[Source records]
= = =
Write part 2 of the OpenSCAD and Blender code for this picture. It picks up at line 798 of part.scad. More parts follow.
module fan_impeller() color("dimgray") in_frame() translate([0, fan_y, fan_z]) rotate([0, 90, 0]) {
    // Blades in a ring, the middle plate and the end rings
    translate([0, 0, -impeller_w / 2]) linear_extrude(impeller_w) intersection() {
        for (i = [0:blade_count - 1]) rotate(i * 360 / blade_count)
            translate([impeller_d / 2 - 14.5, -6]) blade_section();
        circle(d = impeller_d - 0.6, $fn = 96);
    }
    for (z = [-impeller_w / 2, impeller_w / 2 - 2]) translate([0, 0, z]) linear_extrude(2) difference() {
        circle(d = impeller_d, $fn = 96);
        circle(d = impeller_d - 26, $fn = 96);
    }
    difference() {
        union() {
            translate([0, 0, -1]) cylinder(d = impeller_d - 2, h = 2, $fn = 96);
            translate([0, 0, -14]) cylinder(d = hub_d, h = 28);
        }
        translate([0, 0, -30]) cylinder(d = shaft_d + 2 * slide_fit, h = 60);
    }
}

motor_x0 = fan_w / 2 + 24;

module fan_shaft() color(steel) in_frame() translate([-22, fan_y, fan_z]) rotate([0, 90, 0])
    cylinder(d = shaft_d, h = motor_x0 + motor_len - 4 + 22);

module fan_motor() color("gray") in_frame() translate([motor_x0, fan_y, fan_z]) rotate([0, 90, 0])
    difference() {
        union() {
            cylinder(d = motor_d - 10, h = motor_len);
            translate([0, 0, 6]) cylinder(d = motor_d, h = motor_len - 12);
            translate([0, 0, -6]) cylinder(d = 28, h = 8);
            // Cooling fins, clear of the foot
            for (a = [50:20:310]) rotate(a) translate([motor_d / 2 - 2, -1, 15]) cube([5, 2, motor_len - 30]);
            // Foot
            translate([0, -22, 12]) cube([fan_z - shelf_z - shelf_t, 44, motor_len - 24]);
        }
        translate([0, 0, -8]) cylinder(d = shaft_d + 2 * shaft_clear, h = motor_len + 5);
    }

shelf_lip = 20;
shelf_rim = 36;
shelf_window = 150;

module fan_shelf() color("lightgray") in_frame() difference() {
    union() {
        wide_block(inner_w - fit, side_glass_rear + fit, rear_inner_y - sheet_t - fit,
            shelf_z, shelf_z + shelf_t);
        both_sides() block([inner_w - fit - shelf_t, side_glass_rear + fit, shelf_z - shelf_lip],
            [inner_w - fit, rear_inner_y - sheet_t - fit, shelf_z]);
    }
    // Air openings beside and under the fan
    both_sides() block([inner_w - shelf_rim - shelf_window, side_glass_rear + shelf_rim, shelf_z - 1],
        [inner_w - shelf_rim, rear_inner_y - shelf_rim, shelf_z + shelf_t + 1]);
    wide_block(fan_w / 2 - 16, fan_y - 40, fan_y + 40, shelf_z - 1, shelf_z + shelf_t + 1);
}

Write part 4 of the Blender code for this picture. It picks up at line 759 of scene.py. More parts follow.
= = =
** To be done **
Please write out the material word for word from its first line through the line holding "motor_x0 = fan_w / 2 + 24;", including both, and no line past it.

** Result for this task **
Write part 2 of the OpenSCAD and Blender code for this picture. It picks up at line 798 of part.scad. More parts follow.
module fan_impeller() color("dimgray") in_frame() translate([0, fan_y, fan_z]) rotate([0, 90, 0]) {
    // Blades in a ring, the middle plate and the end rings
    translate([0, 0, -impeller_w / 2]) linear_extrude(impeller_w) intersection() {
        for (i = [0:blade_count - 1]) rotate(i * 360 / blade_count)
            translate([impeller_d / 2 - 14.5, -6]) blade_section();
        circle(d = impeller_d - 0.6, $fn = 96);
    }
    for (z = [-impeller_w / 2, impeller_w / 2 - 2]) translate([0, 0, z]) linear_extrude(2) difference() {
        circle(d = impeller_d, $fn = 96);
        circle(d = impeller_d - 26, $fn = 96);
    }
    difference() {
        union() {
            translate([0, 0, -1]) cylinder(d = impeller_d - 2, h = 2, $fn = 96);
            translate([0, 0, -14]) cylinder(d = hub_d, h = 28);
        }
        translate([0, 0, -30]) cylinder(d = shaft_d + 2 * slide_fit, h = 60);
    }
}

motor_x0 = fan_w / 2 + 24;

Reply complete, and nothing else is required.